At that price I would consider FK1000p which is great on paint and wheels.

Or perhaps Auto Finesse Temptation.


----------



## millns84 (Jul 5, 2009)

You'd probably be best off with a sealant on silver, in which case I'd recommend Autofinesse Toughcoat.

If you're dead set on a wax though I'd recommend HD Wax which can be had for under £30 if you look in the right places :thumb:


----------



## M3simon (Jan 23, 2012)

I've got R222 on mine at the moment.


----------



## SimonBash (Jun 7, 2010)

millns84 said:


> You'd probably be best off with a sealant on silver, in which case I'd recommend Autofinesse Toughcoat.
> 
> If you're dead set on a wax though I'd recommend HD Wax which can be had for under £30 if you look in the right places :thumb:


Good call on Tough Coat, nice and easy to layer as well :thumb:


----------



## id_doug (Apr 6, 2011)

Agree with all that has been said but especially......



millns84 said:


> You'd probably be best off with a sealant on silver, in which case I'd recommend Autofinesse Toughcoat.
> 
> If you're dead set on a wax though I'd recommend HD Wax which can be had for under £30 if you look in the right places :thumb:


Toughcoat is very easy to use and produces cracking results on all colours especially silvers.


----------



## steky (May 20, 2012)

millns84 said:


> You'd probably be best off with a sealant on silver, in which case I'd recommend Autofinesse Toughcoat.
> 
> If you're dead set on a wax though I'd recommend HD Wax which can be had for under £30 if you look in the right places :thumb:


see this is the confusing part lol sealant and wax, i thought (after reading different sites) wax was better than a sealant or is that just on darker colours?


----------



## LittleMissTracy (May 17, 2012)

When my BF had his silver TypeR, he got a tin of Harly wax. He only ever used it once and it looked fantastic, he didn't even polish it before (lazy). I use it on his dark metallic Civic and it does look awesome.
It may be worth trying a panel pot, I got one for my birthday DJ Diamond White and looks good on white but you can get light fantastic. HTH


----------



## Naddy37 (Oct 27, 2005)

Poorboys EX-P sealant is another good choice for silver. It's what the e250 is currently wearing.


----------



## Jochen (May 21, 2007)

steky said:


> see this is the confusing part lol sealant and wax, i thought (after reading different sites) wax was better than a sealant or is that just on darker colours?

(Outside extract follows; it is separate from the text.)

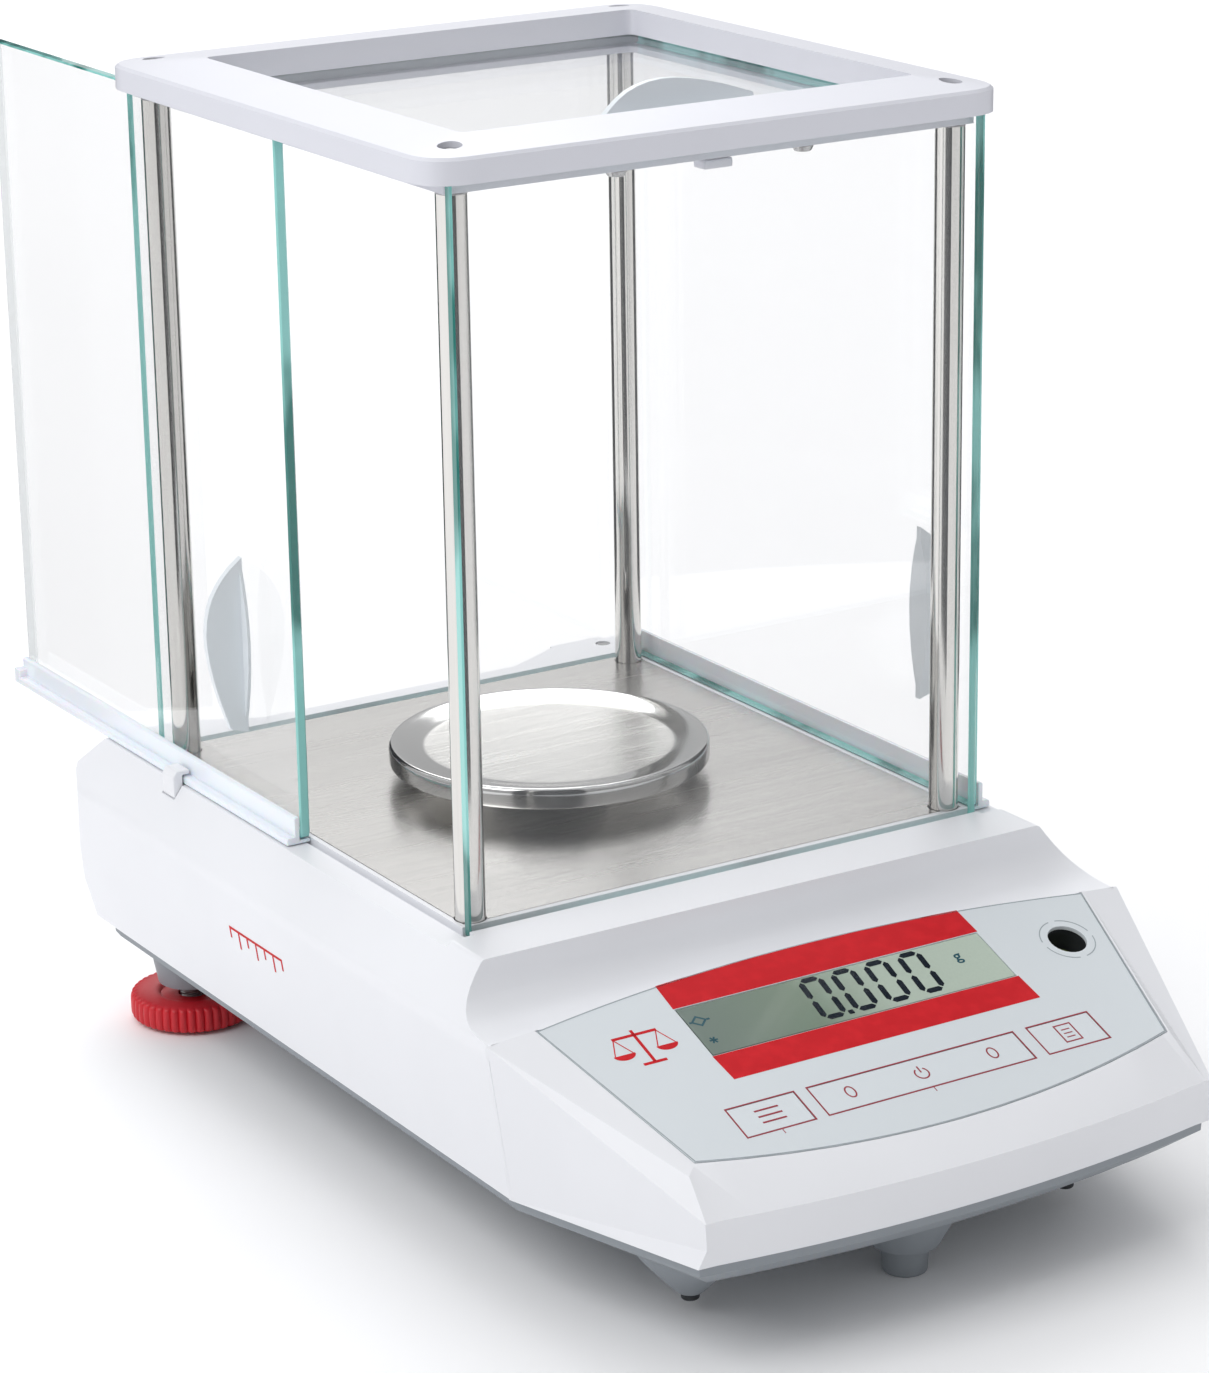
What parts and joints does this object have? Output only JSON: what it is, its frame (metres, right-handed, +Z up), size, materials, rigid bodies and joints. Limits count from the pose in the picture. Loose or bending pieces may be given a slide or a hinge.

Wax is supposed to give you a warmer wetter look. Ideal on dorker colored cars. 
sealants give you a more reflective glassy look.

Jeffs Werkstaat Acrylic Jet Trigger is a sealant that will give you a very nice finish on a silver car. You'll need 3-4 coats but then it will look amazing. It's very easy to apply so these 3-4 coats will go on pretty quick :thumb:
I can recommend you some Carlack NSC or Werkstatt Prime (almost same product) as a good base to put the sealant on.


----------



## -Raven- (Aug 26, 2010)

Naviwax! 

It gives I very nice glassy wet look on silver, lasts a few months, has the best water behavior out of any wax ever made, and is easy to use!


----------



## OGGYsri (May 12, 2010)

I've got a metallic silver car, and I have just put 2 layers of AF Tough Coat on. Takes a max of 20 minutes to do, and is under £20. You can also get a bottle of Tough Prep for £13 to put on before.


----------



## ronwash (Mar 26, 2011)

Victoria chaos is stunning on silver.


----------



## tones61 (Aug 21, 2011)

collinite 476s,awesome,about £17 a big tin,:buffer:


----------



## alfajim (May 4, 2011)

currently got finish kare pink wax on my silver car. probably the best wax i've had on it. it really glows.


----------



## Obsessed Merc (Apr 10, 2011)

+1 Werkstaat on silver.
I've put it on nearly all our fleet of silver cars/vans.
Easy / looks good.
All in the prep beforehand tho.


----------



## Hunty (May 21, 2009)

Another vote for sealant. If you want a paste wax/sealant FK1000p or for a more expensive option Dodojuice supernatural Hybrid. Spray sealant, I've used Werkstat but doesn't last as long as SNH


----------



## DNZ 21 (Feb 10, 2009)

Another vote for sealants

I have tried a few different waxes on my silver Type R tho and one of the best for looks was DJ Light Fantastic. It gave a nice finish but the durability wasnt the best

This is it with Light Fantastic

















As said try a sample pot first but if it was me I would be getting Wolfs Hard Body that falls right on your budget


----------



## LittleMissTracy (May 17, 2012)

You can't beat that model TypeR, like BF's (before facelift) :thumb:


----------



## cmillsjoe (Jun 20, 2012)

i was using victoria collectors on my old silver car cheap and good stuff


----------



## great gonzo (Nov 4, 2010)

I'm the odd one out here as I used sealants and waxes on my silver Subaru and much preferred the look of a wax, so my recommendation would be a £6.00 pot of dodo juice light fantastic, which will last you nearly 2 years.


----------



## IanG (Nov 21, 2007)

Vics Chaos is great on silver looks good and has decent durability

Sent from my HTC Desire HD A9191 using Tapatalk 2


----------



## -Raven- (Aug 26, 2010)

Another great one is Optimum Car Wax! It's as easy as a QD to use!


----------



## Grommit (May 3, 2011)

Lots of different opinions on this matey and I would say a sealant for silver too.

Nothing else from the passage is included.